There is a lot of criticism in the news and in other places of debate in society about the American education system. This generally includes discussion of how much lower Americans score on tests -- particularly in math and science -- than students in other industrialized countries.
One such article came out in December 2010, entitled "Why Shanghai schooled the US: Americans think they're too smart to work hard." In this study, 15-year-old students in 60 countries were tested in science, math, and reading. American students ranked 17th in reading, 23rd in science, and 31st in math. The top scoring students in all three areas came from Shanghai, China.
First, let me give you a little cultural background here. In East Asia, your performance on a test is a very serious matter. In the USA, we have the SAT or ACT, which do have a strong influence on admittance into college. However, there are other factors that are considered for admission. This is not true in most cases in East Asia, though. There, the ONLY thing that counts is your test score. And generally, how high you score depends on where you can get into college. Then, where you graduate from college determines what kind of job you can get. Here in the USA, most employers don't care that much what school you went to, but it makes a huge difference there. So, there is intense pressure on high school students to get as high a test score as possible, because the nature of your whole future life rests on your ability to test well.
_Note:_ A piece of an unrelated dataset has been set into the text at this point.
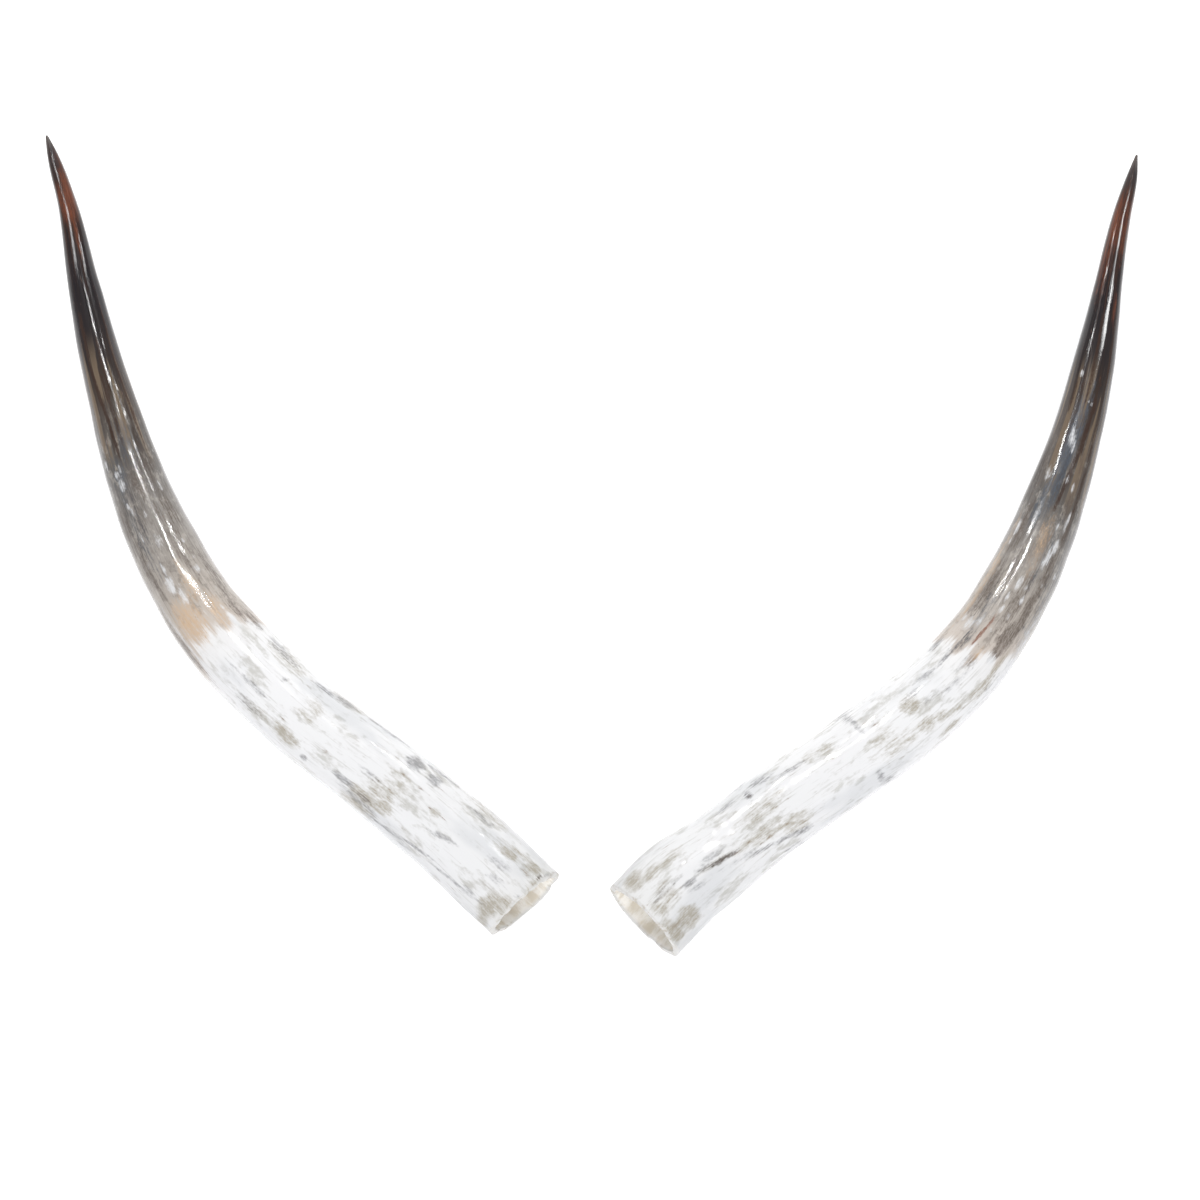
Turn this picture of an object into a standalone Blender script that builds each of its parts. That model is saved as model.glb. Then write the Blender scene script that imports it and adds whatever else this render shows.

With that kind of extreme importance to a test score, certainly it is fuel for motivation to succeed, and it has a lot to do with so many high test scores coming from East Asian countries. But now let's look at the rest of the story.
I was teaching English at a university in Beijing at the time the above-mentioned article came out, and I presented the article to my students to see what their reaction would be. I was expecting them to exude pride in the fact that China scored on top in all three. What I found instead was that they were not impressed. They responded in a bit of a dismissive tone, "Test scores don't mean anything." I asked them to explain. They said, "Students can get great scores on tests, but it doesn't mean that they will do well in the workplace." They proceeded to tell me stories of students who got top scores on tests, but once they got a job, they couldn't get along with people, or couldn't figure out how to do tasks on their own, or in some other way could not effectively function in the workplace.
American educators often try to emphasize that test scores don't adequately assess all the abilities of students, but politicians and people in society often dismiss these claims, viewing them as defensive claims to try to justify the low test scores, thus not really valid. Yet here were students in a country who got top test scores saying the same thing -- that test scores don't accurately predict a student's ability to succeed in the "real world."
So, even though students in Shanghai who have gone through the Chinese education system can rank #1 in the world in reading, science, and math testing, a number of parents in Shanghai are eager to have their students study in schools that feature American curriculum and educational style. They crave the value American education puts on critical thinking skills and on creativity, among other skills.
Yes, it would be good if American students could get their reading, math, and science scores up into the top 10 again, at least. But if people outside of America are seeking to emulate or experience our educational style, why are we trying so hard to emulate the brutal pressure of their test-taking world?